EXERCISE INPUT
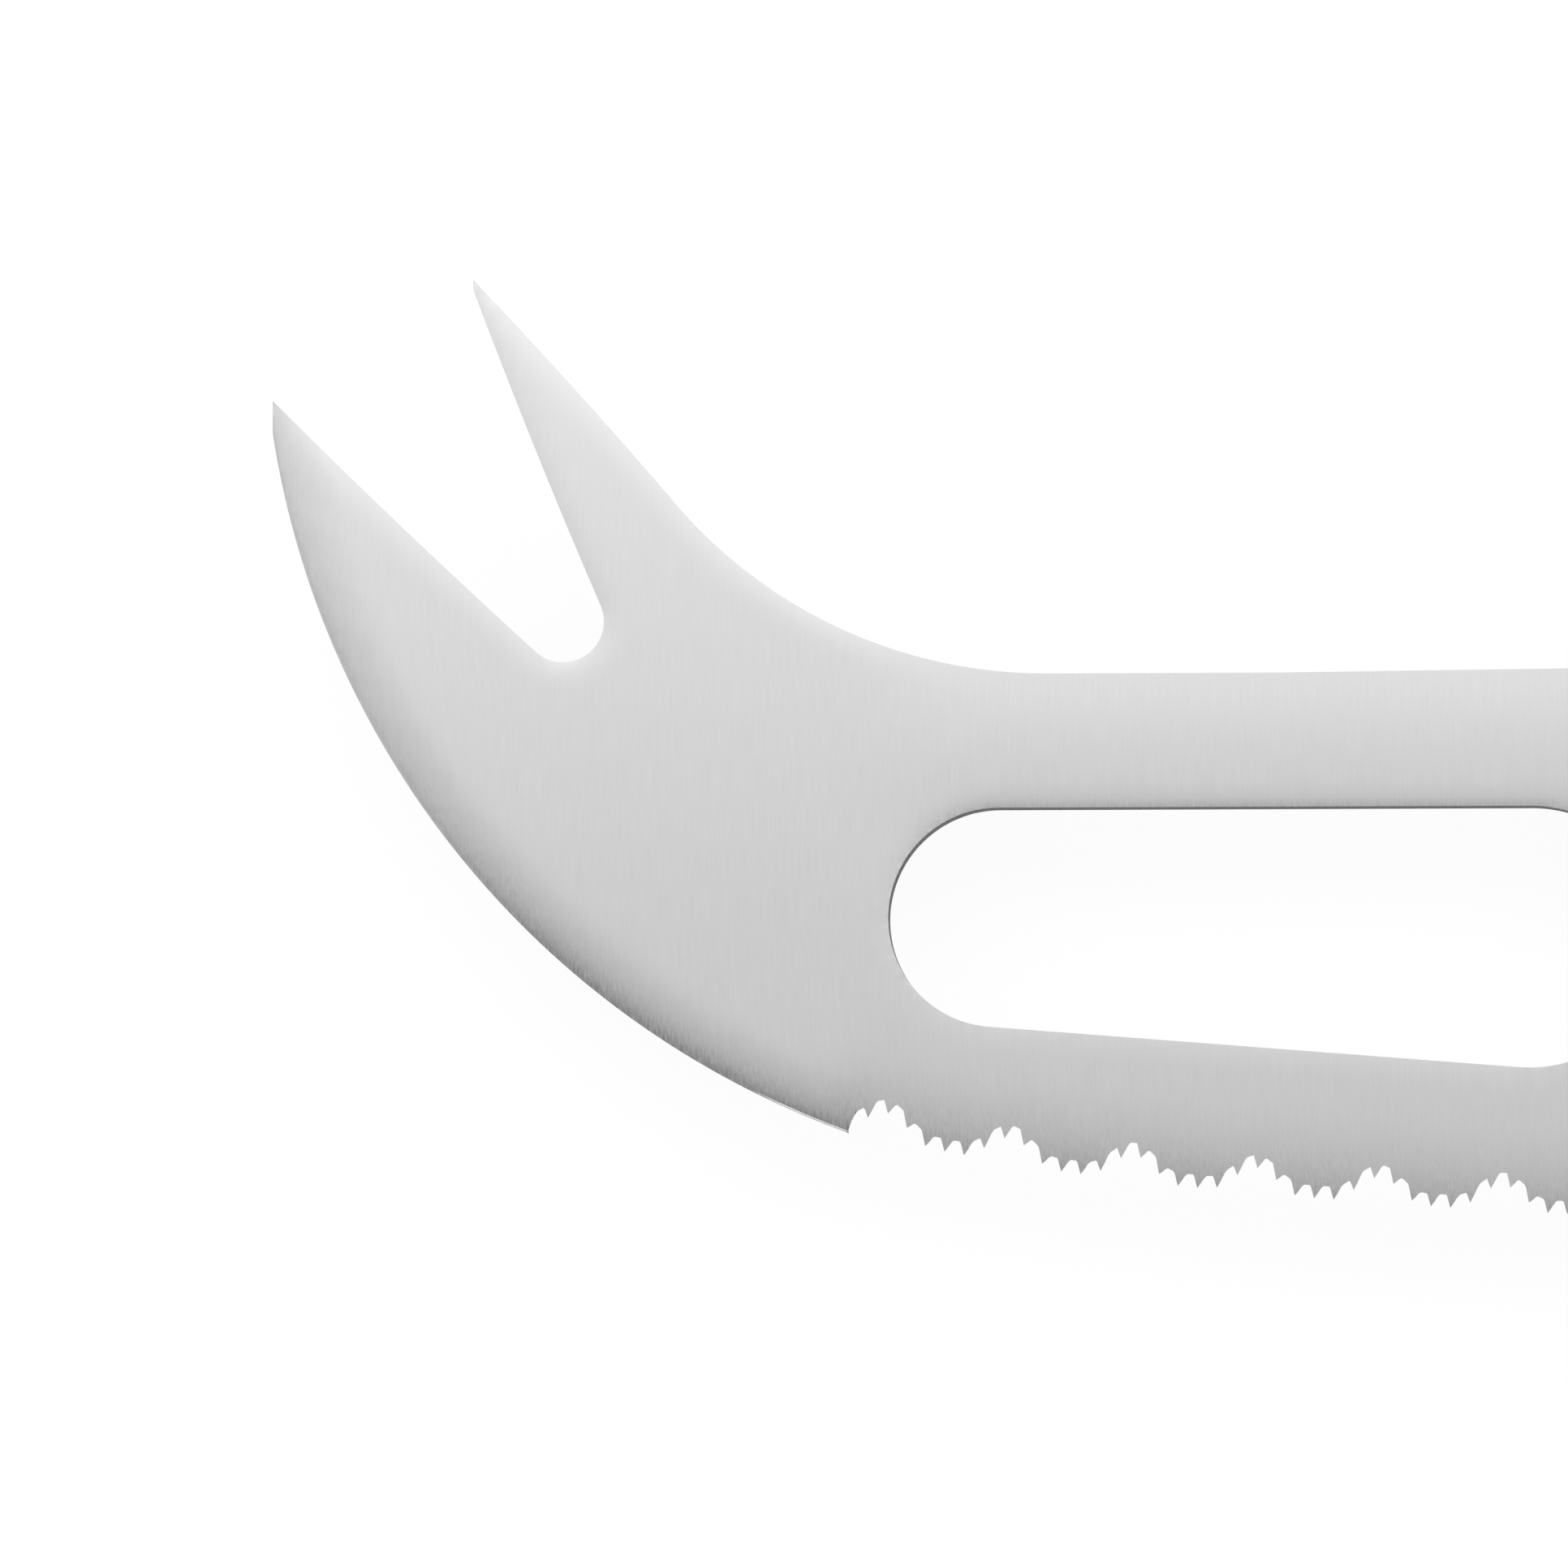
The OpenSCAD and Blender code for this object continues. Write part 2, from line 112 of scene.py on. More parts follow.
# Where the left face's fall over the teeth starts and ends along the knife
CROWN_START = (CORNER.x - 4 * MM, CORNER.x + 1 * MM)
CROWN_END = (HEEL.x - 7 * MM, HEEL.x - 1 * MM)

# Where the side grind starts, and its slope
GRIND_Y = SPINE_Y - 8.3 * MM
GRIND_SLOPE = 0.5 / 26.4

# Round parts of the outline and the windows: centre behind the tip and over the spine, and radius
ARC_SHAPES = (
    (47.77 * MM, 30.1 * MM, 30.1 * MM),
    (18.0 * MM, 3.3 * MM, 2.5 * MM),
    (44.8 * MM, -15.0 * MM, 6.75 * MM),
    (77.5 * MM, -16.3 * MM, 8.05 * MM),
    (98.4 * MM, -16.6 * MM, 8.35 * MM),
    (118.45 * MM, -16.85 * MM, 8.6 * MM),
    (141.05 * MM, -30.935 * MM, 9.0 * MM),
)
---
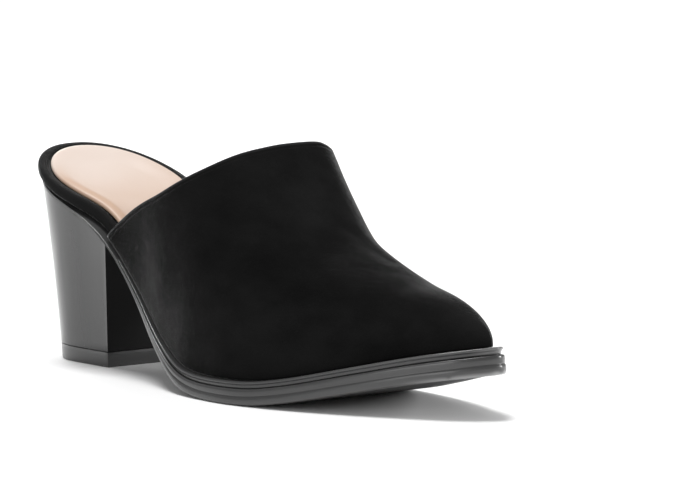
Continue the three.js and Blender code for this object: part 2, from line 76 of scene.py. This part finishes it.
--
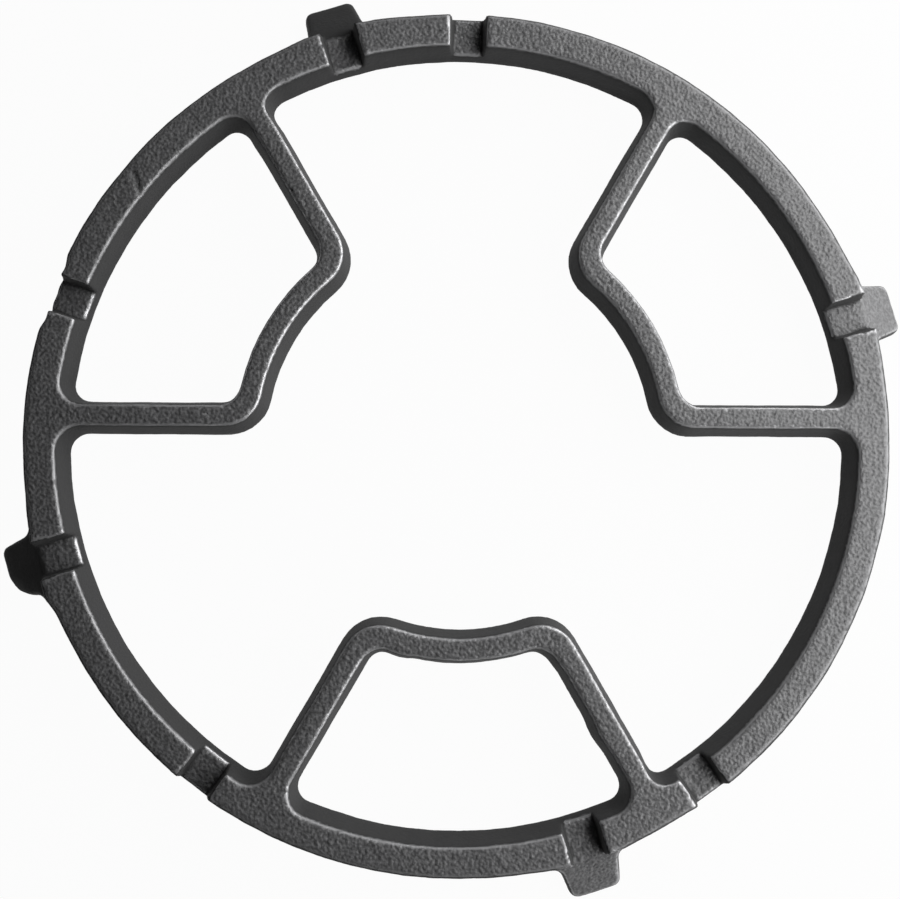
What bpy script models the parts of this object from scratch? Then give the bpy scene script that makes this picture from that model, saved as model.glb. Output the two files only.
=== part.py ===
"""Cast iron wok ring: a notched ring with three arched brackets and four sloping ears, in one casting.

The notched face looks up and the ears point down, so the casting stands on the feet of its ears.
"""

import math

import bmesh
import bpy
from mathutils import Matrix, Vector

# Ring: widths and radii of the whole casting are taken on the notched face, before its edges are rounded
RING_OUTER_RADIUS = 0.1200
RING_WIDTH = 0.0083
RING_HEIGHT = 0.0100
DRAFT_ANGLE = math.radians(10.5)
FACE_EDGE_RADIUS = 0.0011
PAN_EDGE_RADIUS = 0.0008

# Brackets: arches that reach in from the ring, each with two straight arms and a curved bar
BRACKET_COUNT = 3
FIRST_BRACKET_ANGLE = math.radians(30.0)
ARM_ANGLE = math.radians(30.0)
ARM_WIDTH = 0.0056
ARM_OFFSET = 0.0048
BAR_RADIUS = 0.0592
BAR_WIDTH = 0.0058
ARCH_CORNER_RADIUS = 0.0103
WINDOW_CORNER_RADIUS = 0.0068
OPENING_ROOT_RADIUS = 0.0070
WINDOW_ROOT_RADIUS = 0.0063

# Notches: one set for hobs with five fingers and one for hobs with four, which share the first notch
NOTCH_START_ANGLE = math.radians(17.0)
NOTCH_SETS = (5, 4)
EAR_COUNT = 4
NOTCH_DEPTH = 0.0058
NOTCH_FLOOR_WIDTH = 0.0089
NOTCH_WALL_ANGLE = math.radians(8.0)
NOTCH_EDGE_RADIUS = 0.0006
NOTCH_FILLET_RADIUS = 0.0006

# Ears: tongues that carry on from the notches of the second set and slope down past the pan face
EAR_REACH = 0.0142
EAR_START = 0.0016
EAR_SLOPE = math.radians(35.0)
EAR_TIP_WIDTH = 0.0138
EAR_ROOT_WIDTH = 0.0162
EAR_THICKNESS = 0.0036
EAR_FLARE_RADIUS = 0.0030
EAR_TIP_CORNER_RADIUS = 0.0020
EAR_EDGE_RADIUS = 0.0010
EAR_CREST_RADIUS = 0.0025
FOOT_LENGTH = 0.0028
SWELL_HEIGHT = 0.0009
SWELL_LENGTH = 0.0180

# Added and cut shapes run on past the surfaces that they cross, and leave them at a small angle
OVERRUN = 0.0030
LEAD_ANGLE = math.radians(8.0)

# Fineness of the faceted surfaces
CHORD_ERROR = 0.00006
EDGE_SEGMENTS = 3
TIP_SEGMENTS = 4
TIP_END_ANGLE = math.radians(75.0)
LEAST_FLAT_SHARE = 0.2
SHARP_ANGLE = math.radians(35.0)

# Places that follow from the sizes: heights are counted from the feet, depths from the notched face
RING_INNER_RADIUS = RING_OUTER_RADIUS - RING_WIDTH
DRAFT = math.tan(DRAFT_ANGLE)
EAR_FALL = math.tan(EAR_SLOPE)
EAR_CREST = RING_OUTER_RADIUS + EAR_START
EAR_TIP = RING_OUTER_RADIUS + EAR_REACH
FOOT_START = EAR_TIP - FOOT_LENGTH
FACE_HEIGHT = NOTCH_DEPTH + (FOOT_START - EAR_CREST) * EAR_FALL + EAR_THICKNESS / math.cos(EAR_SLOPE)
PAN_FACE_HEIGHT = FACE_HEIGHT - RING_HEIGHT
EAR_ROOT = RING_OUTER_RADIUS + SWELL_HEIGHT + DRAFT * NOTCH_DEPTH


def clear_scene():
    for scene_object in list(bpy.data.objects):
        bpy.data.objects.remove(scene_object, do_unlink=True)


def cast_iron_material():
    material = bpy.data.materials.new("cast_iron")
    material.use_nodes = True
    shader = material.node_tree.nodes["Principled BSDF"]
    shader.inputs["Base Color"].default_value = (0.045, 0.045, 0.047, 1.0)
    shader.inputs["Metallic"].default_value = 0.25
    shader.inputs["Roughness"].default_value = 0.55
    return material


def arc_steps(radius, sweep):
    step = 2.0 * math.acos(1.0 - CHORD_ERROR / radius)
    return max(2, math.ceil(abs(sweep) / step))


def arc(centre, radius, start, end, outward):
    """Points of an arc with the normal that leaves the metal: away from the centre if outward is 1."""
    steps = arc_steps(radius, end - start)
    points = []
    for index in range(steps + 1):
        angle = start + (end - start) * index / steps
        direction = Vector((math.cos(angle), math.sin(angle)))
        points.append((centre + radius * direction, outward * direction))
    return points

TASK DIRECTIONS
Count the lines that hold the string "code" and state that number alone.

SOLVED EXERCISE
2